Source: “Montserrat Caballé” (Wikipedia)
In his Literary Life, [Joseph] Brodsky’s friend Lev Loseff explained the background of “A Halt in the Desert,” a poem about the destruction of a beautiful old building: “One night Brodsky watched the first stages in the razing of the Greek Orthodox church from the apartment of his friends, two sisters from a Tatar family,” and called the poem “a meditation on the symbolic significance of what has just happened: Russia has broken with its Christian and Hellenistic cultural heritage.” Brodsky writes:
So few Greeks live in Leningrad today
that we have razed a Greek church, to make space
for a new concert hall, built in today’s
grim and unhappy style. . . .
it is sad that from this distance now
we see, not the familiar onion domes,
but a grotesquely flattened silhouette.
The deliberately created “fresh ruins” and “open altar wounds” recall the recent wartime devastations. The biblical allusion in “Thou who doest sow” suggests the threat of retribution in Hosea 8:7, “they have sown the wind and they shall reap the whirlwind.” Brodsky concludes by hopelessly asking:
What lies ahead? Does a new epoch wait
for us?
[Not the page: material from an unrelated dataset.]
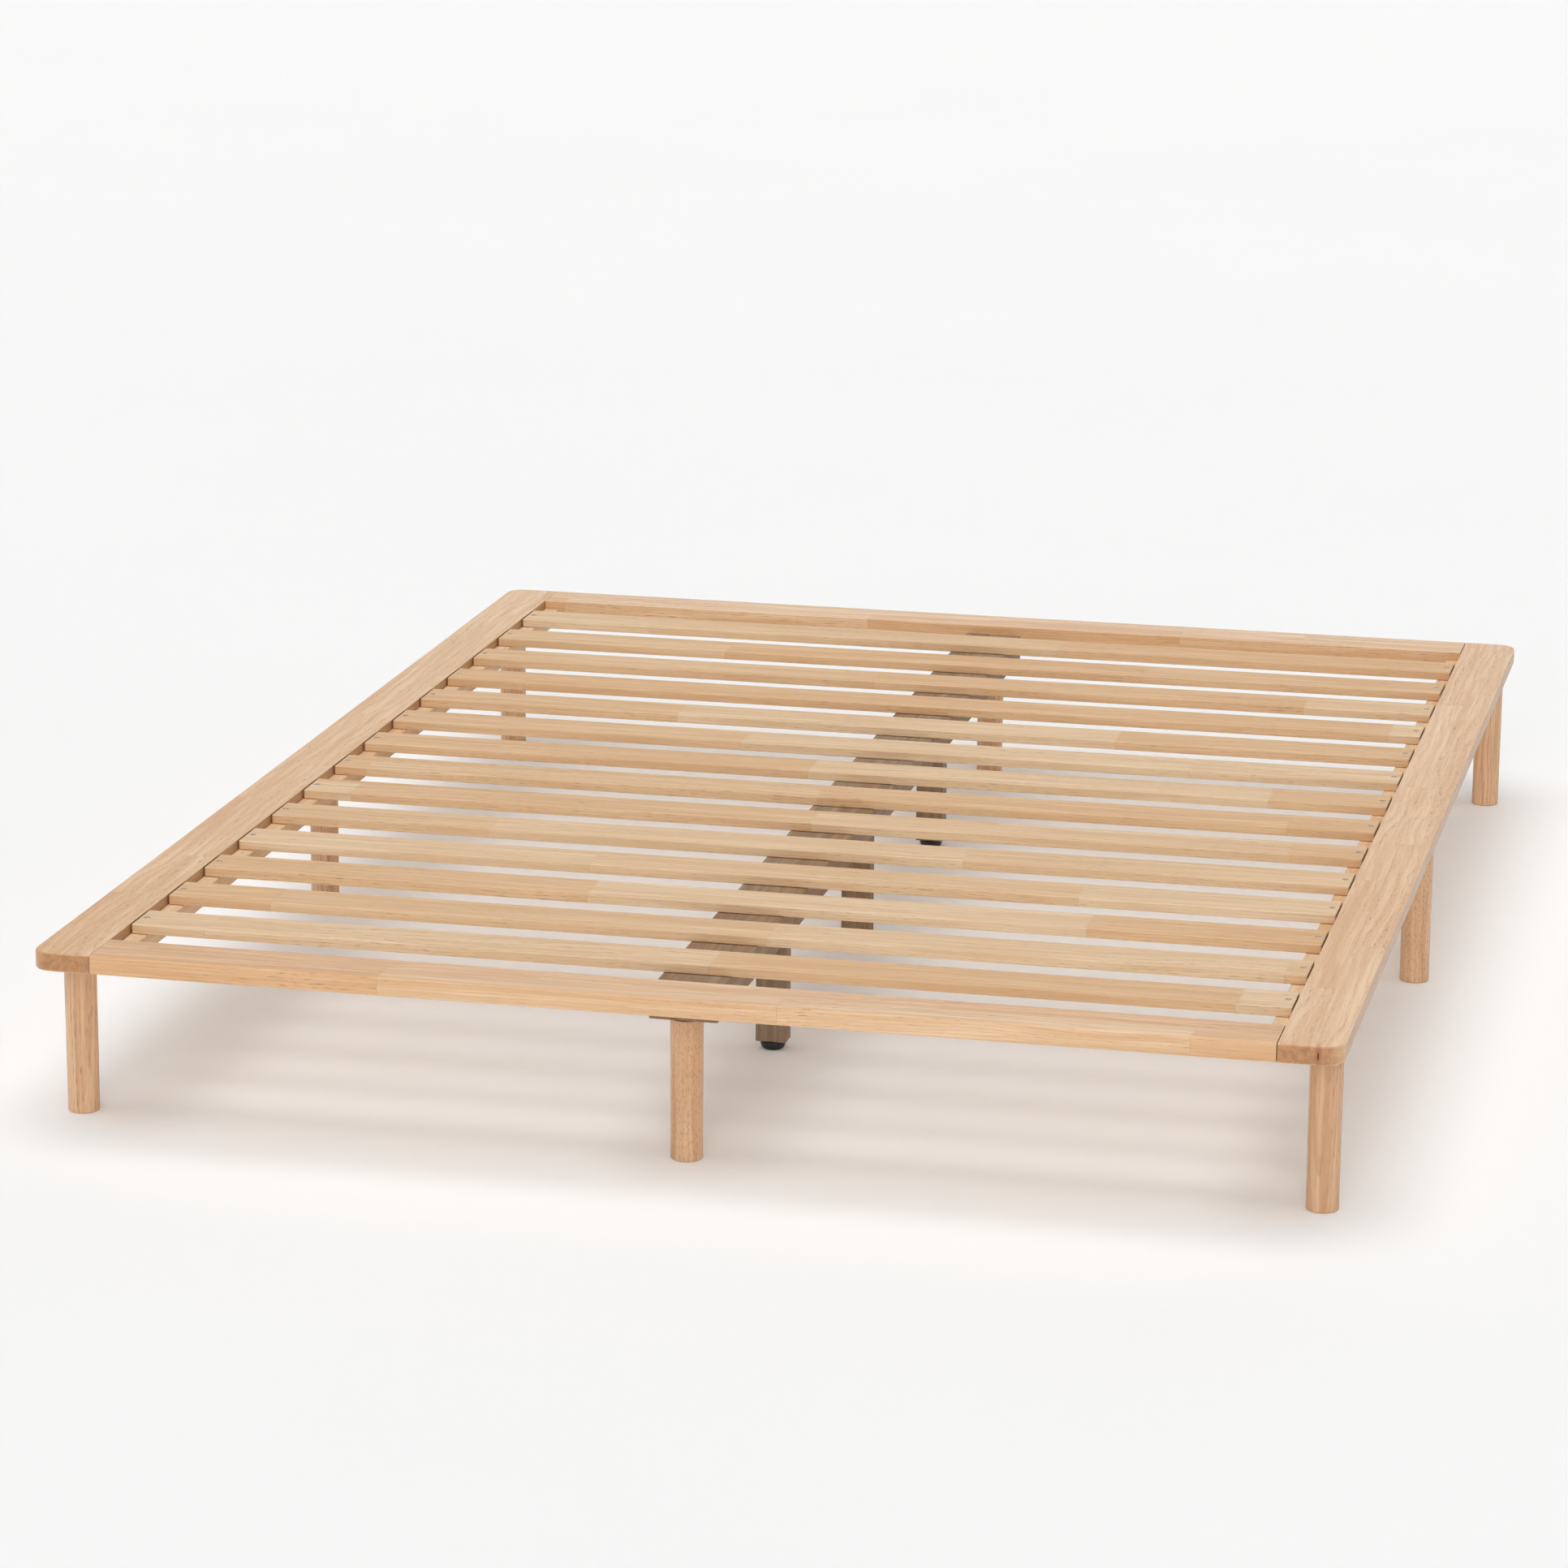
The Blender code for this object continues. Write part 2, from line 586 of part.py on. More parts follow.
def build_beam_brackets():
    """Steel angles: one flange under the end rail, the other down the beam's end."""
    for end, name in ((-1, "beam_bracket_foot"), (1, "beam_bracket_head")):
        outer = END_RAIL_INNER + BRACKET_FLANGE
        bend = END_RAIL_INNER
        section = [
            (bend, BRACKET_TOP),
            (outer, BRACKET_TOP),
            (outer, BRACKET_TOP - STEEL_THICKNESS),
            (bend + STEEL_THICKNESS, BRACKET_TOP - STEEL_THICKNESS),
            (bend + STEEL_THICKNESS, BRACKET_TOP - BRACKET_DROP),
            (bend, BRACKET_TOP - BRACKET_DROP),
        ]
        bm = bmesh.new()
        ring = [bm.verts.new((-BRACKET_WIDTH / 2, end * y, z)) for y, z in section]
        face = bm.faces.new(ring)
        extruded = bmesh.ops.extrude_face_region(bm, geom=[face])
        moved = [v for v in extruded["geom"] if isinstance(v, bmesh.types.BMVert)]
        bmesh.ops.translate(bm, vec=(BRACKET_WIDTH, 0, 0), verts=moved)
        bracket = add_part(name, mesh_from(bm, name), ZINC_STEEL)
        holes = [p for e, kind, p in bracket_screw_places() if e == end]
        cut(bracket, "screw_holes", bracket_screw_hole, holes)


clear_scene()
parts = new_collection("wooden_bed_frame")
cutters = new_collection("cutters")
frame = bpy.data.objects.new("bed_frame_origin", None)
parts.objects.link(frame)

dowel_hole = turned_mesh(
    "dowel_hole",
    rod_profile(
        DOWEL_RADIUS + HOLE_CLEARANCE,
        DOWEL_LENGTH / 2 + HOLE_CLEARANCE,
        -DOWEL_LENGTH / 2 - HOLE_CLEARANCE,
    ),
    FASTENER_SIDES,
)
bracket_screw_hole = turned_mesh("bracket_screw_hole", pan_hole_profile(BRACKET_SCREW), SCREW_SIDES)
slat_screw_hole = turned_mesh("slat_screw_hole", countersunk_hole_profile(SLAT_SCREW), SCREW_SIDES)
cleat_screw_hole = turned_mesh("cleat_screw_hole", countersunk_hole_profile(CLEAT_SCREW), SCREW_SIDES)

build_side_rails()
build_end_rails()
build_legs()
build_slats()
build_cleats()
build_beam()
build_support_legs()
build_levelling_feet()
build_leg_bolts()
build_levelling_inserts()
build_joining_plates()
build_beam_brackets()
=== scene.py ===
"""The finished look of the low wooden bed frame.

Every wooden board is a stack of rounded rectangles, every turned piece is a profile carried round
its axis, and every thread is a cylinder whose radius follows a helix. Places and sizes come from
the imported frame's own boxes. Metres, +Z up, the head end is +Y.
"""

import math
from collections import namedtuple

import bpy
import numpy as np
from mathutils import Matrix, Vector


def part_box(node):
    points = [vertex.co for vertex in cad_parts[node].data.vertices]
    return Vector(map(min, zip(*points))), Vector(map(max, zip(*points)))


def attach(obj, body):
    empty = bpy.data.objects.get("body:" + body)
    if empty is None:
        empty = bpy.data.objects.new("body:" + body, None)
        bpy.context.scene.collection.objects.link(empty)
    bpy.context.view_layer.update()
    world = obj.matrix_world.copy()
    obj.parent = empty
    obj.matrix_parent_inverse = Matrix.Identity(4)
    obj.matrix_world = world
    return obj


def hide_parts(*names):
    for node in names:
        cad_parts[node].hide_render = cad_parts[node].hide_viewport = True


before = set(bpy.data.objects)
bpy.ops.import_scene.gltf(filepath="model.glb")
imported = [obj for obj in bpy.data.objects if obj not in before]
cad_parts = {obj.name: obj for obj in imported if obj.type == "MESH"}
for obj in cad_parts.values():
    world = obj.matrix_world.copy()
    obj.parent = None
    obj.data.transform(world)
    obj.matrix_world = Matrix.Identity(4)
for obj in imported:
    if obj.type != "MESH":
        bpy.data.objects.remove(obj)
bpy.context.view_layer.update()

MM = 0.001
SLAT_COUNT = 14
SUPPORT_COUNT = 3

# Which way each end lies along Y, and each side along X.
ENDS = ((-1, "foot"), (1, "head"))
SIDES = ((-1, "left"), (1, "right"))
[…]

And if it does, what duty do we owe?–
What sacrifices must we make for it?
Loseff claimed that Brodsky condemns “the collective guilt of a nation that produced this regime, that refused to accept the historical alternative, the heritage of Greece and Greek democracy.” But the Russians did not refuse to accept the heritage of Greece. They were not consulted and had no choice. An atheistic Communist system had been imposed on them by deadly force after the Revolution of 1917 and brutally maintained by all successive regimes. It was now the poet’s responsibility to preserve this culture.